Begin Input material
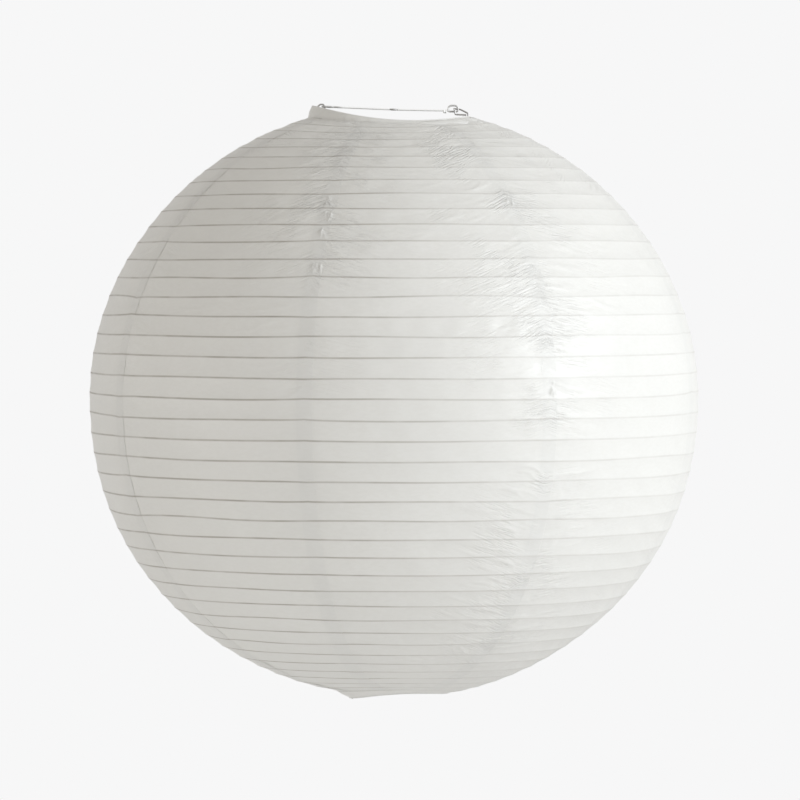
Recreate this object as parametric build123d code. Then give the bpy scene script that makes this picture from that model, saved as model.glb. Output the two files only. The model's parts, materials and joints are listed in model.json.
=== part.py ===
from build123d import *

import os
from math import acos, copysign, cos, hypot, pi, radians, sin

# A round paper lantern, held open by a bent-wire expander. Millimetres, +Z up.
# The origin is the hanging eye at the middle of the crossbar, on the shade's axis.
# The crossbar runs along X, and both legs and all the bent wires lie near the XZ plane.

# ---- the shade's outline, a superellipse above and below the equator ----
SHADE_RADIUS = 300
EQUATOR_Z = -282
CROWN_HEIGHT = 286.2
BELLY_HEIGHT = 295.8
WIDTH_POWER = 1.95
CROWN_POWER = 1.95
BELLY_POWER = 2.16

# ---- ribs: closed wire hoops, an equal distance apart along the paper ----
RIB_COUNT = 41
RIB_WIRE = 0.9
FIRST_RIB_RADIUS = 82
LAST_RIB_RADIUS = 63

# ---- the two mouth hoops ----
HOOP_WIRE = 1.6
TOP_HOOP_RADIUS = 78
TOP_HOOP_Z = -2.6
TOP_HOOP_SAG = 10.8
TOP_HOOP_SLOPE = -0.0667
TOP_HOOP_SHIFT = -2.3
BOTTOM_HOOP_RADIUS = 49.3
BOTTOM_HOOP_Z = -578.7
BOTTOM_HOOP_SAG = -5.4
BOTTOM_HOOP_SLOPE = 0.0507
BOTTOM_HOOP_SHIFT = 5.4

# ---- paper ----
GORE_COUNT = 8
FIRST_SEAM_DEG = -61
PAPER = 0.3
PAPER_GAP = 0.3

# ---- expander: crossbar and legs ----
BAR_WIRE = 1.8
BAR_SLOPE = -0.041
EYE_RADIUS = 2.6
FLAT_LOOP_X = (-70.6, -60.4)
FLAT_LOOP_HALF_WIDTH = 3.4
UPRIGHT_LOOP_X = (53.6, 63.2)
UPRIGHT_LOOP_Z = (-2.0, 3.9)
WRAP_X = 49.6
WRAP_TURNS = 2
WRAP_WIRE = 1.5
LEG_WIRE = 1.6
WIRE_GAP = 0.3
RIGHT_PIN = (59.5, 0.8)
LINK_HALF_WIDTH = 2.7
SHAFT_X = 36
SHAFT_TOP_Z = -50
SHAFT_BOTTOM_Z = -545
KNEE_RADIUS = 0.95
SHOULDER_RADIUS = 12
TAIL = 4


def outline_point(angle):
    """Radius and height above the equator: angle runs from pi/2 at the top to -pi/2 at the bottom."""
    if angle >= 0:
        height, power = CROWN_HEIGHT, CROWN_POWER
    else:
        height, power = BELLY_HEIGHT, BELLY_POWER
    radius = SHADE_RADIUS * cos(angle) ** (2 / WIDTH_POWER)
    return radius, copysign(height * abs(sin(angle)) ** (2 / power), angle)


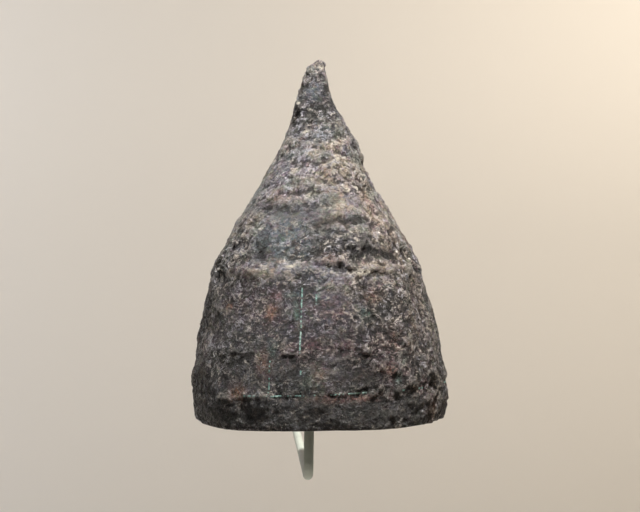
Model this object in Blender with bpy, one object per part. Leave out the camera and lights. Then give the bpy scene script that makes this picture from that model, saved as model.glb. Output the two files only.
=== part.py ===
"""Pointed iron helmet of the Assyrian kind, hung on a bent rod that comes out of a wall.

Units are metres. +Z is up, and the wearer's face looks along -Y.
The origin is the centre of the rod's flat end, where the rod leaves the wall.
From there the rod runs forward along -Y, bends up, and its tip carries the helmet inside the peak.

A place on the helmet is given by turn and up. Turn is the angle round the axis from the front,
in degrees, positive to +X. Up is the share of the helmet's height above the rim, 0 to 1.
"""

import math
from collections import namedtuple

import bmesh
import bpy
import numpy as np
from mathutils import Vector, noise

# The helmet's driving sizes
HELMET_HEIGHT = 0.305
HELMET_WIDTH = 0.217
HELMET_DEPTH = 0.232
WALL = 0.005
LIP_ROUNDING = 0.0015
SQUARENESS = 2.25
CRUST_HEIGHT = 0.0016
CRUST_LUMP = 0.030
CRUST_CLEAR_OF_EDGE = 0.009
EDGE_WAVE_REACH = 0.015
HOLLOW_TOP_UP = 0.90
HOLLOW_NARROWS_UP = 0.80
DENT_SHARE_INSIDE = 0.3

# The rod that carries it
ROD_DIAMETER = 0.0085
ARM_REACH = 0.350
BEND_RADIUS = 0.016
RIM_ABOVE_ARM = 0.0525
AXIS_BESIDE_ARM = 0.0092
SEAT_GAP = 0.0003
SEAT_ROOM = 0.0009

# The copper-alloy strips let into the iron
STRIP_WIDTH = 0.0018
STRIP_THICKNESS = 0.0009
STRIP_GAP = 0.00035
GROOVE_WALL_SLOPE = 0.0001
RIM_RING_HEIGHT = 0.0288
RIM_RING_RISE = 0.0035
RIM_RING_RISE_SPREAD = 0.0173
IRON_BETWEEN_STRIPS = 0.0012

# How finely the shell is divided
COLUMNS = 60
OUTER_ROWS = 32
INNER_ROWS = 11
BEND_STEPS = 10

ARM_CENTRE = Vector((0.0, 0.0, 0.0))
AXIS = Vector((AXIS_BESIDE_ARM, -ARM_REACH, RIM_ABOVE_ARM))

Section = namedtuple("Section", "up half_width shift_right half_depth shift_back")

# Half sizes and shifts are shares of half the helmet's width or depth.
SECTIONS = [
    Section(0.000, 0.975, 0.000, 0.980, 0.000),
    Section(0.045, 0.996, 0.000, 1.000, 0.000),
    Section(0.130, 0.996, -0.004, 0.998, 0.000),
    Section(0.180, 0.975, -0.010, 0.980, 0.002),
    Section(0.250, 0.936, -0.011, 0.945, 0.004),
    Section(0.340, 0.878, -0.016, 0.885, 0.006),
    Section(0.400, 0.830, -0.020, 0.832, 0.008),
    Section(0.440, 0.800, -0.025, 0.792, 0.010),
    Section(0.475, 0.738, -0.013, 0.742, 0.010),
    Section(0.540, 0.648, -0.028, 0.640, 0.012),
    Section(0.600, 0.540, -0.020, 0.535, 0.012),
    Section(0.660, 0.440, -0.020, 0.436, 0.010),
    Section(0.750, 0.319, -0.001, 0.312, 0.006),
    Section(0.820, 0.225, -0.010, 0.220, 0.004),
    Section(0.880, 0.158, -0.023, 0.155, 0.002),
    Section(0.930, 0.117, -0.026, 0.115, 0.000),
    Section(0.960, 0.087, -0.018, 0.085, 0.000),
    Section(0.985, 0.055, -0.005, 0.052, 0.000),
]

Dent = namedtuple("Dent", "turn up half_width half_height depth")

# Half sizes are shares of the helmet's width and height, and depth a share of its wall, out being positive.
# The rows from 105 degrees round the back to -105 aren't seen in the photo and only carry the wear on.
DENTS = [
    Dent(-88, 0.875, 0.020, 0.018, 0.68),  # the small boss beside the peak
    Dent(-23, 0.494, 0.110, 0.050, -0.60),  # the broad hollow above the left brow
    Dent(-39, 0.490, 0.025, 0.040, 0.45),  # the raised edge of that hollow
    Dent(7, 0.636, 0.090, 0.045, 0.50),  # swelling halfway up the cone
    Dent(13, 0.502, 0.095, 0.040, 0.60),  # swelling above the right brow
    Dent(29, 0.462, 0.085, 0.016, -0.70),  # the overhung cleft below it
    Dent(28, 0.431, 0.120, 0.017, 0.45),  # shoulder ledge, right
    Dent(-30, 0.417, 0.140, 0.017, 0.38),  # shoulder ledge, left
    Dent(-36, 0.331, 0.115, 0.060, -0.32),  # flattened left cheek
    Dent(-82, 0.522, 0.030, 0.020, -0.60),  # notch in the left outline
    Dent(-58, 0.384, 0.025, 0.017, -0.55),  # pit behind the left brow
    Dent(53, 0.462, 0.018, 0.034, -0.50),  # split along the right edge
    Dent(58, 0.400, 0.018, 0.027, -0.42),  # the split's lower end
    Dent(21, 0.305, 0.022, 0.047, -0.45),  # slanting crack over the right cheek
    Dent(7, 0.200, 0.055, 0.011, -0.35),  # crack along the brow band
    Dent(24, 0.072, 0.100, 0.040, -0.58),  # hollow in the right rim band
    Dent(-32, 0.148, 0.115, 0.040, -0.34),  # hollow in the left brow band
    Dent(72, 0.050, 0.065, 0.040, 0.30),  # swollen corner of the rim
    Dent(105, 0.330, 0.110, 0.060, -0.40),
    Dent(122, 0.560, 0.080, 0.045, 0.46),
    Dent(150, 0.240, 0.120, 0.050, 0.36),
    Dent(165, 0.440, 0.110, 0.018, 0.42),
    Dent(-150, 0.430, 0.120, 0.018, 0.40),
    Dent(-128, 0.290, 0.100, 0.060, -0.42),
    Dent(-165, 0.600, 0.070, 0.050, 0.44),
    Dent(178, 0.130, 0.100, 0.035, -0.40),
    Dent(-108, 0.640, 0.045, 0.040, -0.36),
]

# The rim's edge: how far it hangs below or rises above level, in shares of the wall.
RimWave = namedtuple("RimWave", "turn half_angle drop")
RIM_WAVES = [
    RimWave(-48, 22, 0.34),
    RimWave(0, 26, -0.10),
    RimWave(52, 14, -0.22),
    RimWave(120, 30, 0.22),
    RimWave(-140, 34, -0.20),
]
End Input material
Exercise task:
Print the listing above from its first line through the line with "PAPER_GAP = 0.3", and stop there.

Solution to this problem:
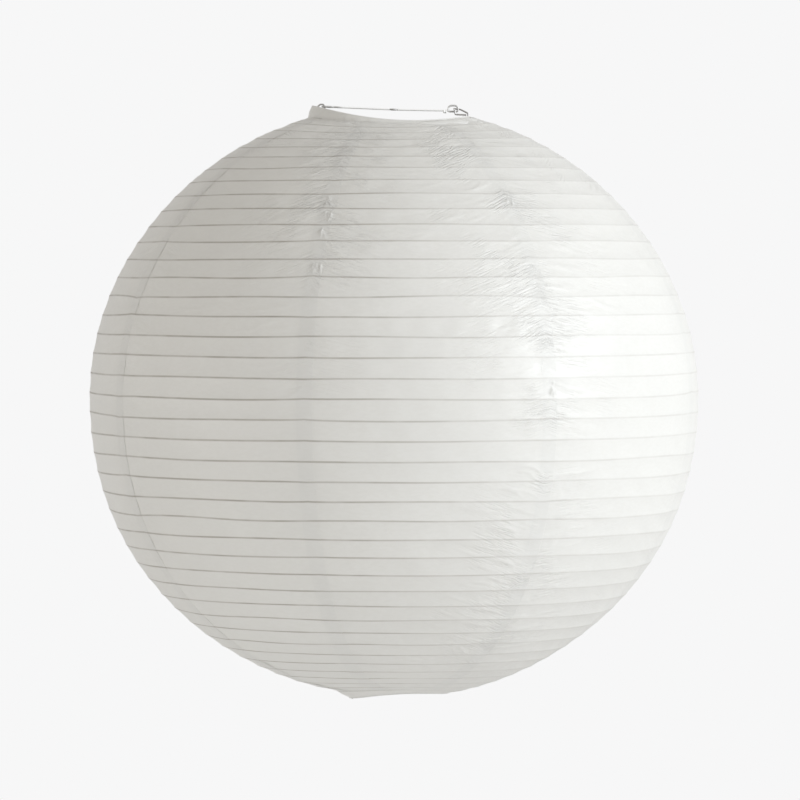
Recreate this object as parametric build123d code. Then give the bpy scene script that makes this picture from that model, saved as model.glb. Output the two files only. The model's parts, materials and joints are listed in model.json.
=== part.py ===
from build123d import *

import os
from math import acos, copysign, cos, hypot, pi, radians, sin

# A round paper lantern, held open by a bent-wire expander. Millimetres, +Z up.
# The origin is the hanging eye at the middle of the crossbar, on the shade's axis.
# The crossbar runs along X, and both legs and all the bent wires lie near the XZ plane.

# ---- the shade's outline, a superellipse above and below the equator ----
SHADE_RADIUS = 300
EQUATOR_Z = -282
CROWN_HEIGHT = 286.2
BELLY_HEIGHT = 295.8
WIDTH_POWER = 1.95
CROWN_POWER = 1.95
BELLY_POWER = 2.16

# ---- ribs: closed wire hoops, an equal distance apart along the paper ----
RIB_COUNT = 41
RIB_WIRE = 0.9
FIRST_RIB_RADIUS = 82
LAST_RIB_RADIUS = 63

# ---- the two mouth hoops ----
HOOP_WIRE = 1.6
TOP_HOOP_RADIUS = 78
TOP_HOOP_Z = -2.6
TOP_HOOP_SAG = 10.8
TOP_HOOP_SLOPE = -0.0667
TOP_HOOP_SHIFT = -2.3
BOTTOM_HOOP_RADIUS = 49.3
BOTTOM_HOOP_Z = -578.7
BOTTOM_HOOP_SAG = -5.4
BOTTOM_HOOP_SLOPE = 0.0507
BOTTOM_HOOP_SHIFT = 5.4

# ---- paper ----
GORE_COUNT = 8
FIRST_SEAM_DEG = -61
PAPER = 0.3
PAPER_GAP = 0.3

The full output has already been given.